Oxygen vacancies-promoted oxidative esterification of ethylene glycol to methyl glycolate over Au/ZnO catalyst

Abstract

Au/ZnO-x with different morphologies were prepared by controlling the amount of (NH4)2CO3 (x) using deposition precipitation method and applied for the one-step oxidative esterification of methanol and ethylene glycol (EG) to methyl glycolate (MG). The catalytic performance of Au/ZnO-x firstly increases and then decreases with the increase of the amount of (NH4)2CO3, and the maximum is achieved in Au/ZnO-4, with EG conversion of 89.6 % and 96.4 % selectivity to MG, significantly higher than the reported Au-based catalysts.
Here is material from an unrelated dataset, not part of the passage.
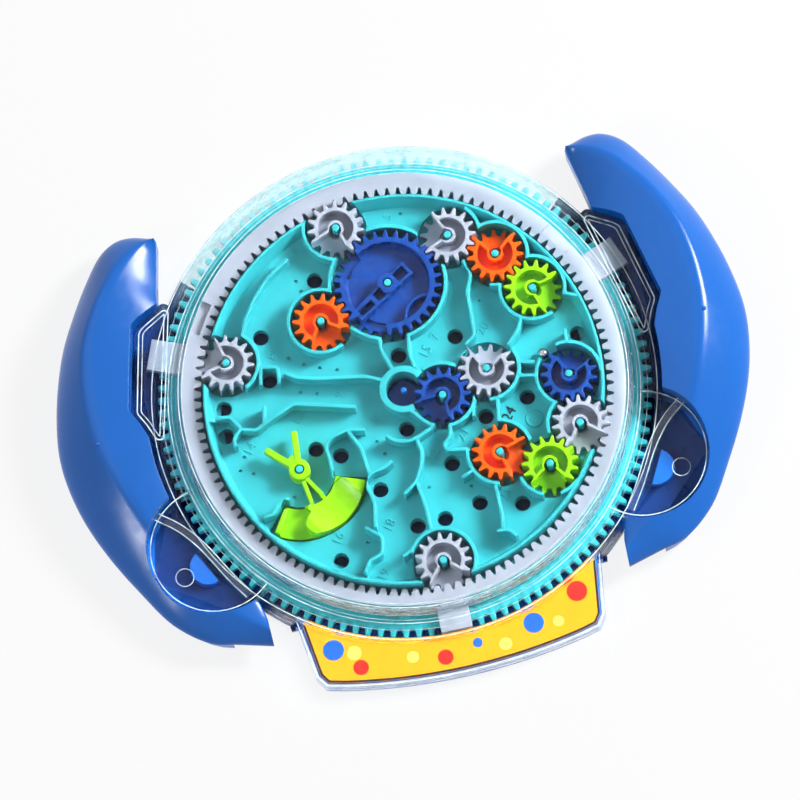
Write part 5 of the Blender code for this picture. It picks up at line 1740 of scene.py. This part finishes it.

The superior catalytic behavior is mainly derived from the most oxygen vacancy concentration (Vo+) accompanied with the highest I100/I101 ratio at moderate (NH4)2CO3 dosage, promoting the adsorption and dissociation of O2 molecular. Specifically, different preferential growth ratio between the (100) and (101) crystal plane accounts for Au/ZnO-2, Au/ZnO-4, and Au/ZnO-6 with lamellar stacking morphology, orderly layer structure, and randomly stacked layers, respectively. Significantly, it was found that there was a linear positive correlation between the Vo+ and the EG conversion. Innovatively, the oxygen vacancy played the predominant role in Au/ZnO-x for the catalyzed oxidative esterification of EG, which provided a new idea for the design of efficient catalysts for the reaction.